> **DATA EXCERPTS**:
──────────
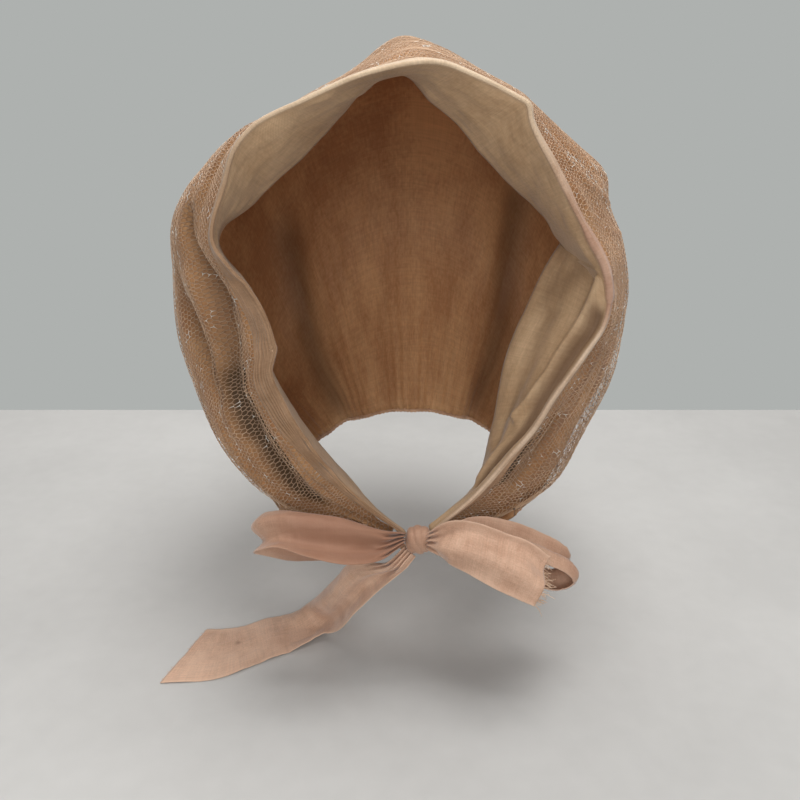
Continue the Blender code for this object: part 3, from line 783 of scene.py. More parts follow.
──────────
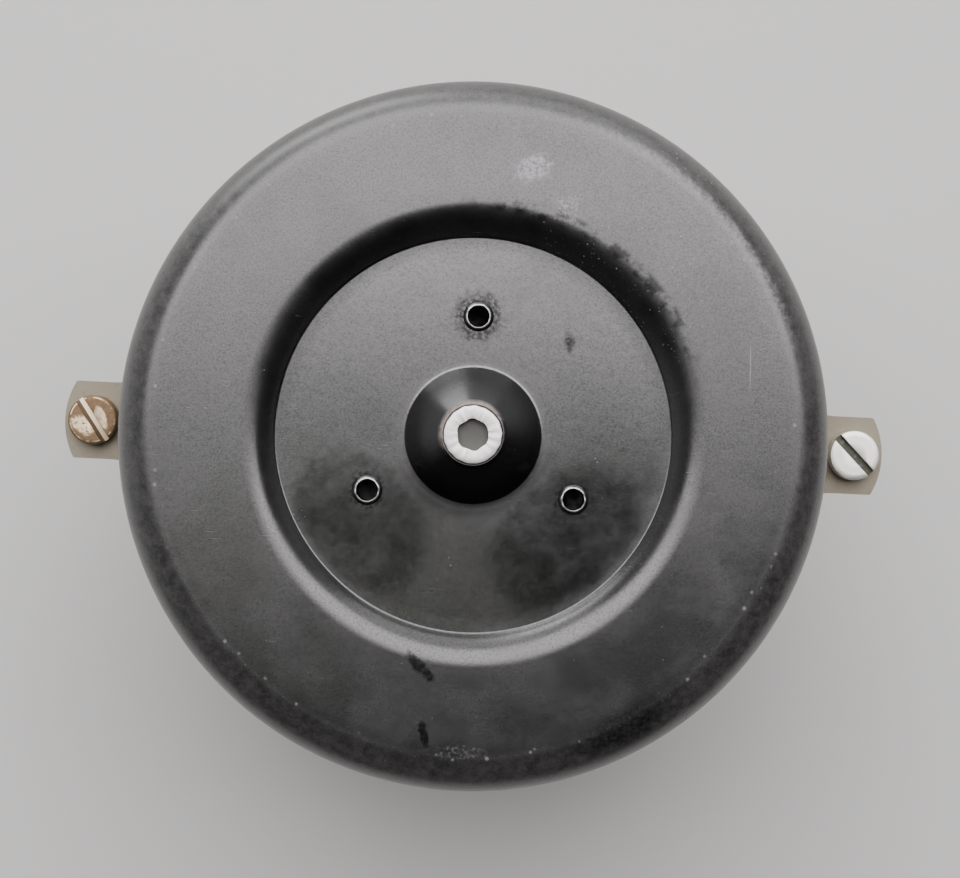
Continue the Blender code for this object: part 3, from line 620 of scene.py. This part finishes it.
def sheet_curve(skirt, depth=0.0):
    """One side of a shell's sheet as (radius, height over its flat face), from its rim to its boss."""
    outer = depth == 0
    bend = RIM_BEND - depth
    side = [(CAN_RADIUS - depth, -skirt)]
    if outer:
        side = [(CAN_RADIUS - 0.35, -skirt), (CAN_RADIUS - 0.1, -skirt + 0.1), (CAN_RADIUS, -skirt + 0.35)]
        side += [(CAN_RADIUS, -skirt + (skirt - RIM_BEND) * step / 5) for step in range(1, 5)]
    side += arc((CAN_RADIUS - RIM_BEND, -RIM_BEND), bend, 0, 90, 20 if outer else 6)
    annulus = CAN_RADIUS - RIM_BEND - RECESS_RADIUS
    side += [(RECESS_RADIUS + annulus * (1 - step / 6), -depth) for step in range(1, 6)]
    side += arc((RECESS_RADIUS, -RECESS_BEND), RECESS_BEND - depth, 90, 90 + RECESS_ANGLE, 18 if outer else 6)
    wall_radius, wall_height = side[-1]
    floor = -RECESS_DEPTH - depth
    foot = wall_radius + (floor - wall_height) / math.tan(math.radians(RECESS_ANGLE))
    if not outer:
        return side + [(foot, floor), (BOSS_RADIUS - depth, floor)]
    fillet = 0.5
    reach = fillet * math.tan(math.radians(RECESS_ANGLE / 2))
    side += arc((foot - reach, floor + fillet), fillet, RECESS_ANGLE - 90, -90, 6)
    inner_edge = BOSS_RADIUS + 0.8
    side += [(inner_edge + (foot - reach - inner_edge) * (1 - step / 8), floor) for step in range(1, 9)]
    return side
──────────
> **PROBLEM STATEMENT**: Take every line from the records above that has the word "code" and copy it.

> **WRITTEN SOLUTION**:
Continue the Blender code for this object: part 3, from line 783 of scene.py. More parts follow.
Continue the Blender code for this object: part 3, from line 620 of scene.py. This part finishes it.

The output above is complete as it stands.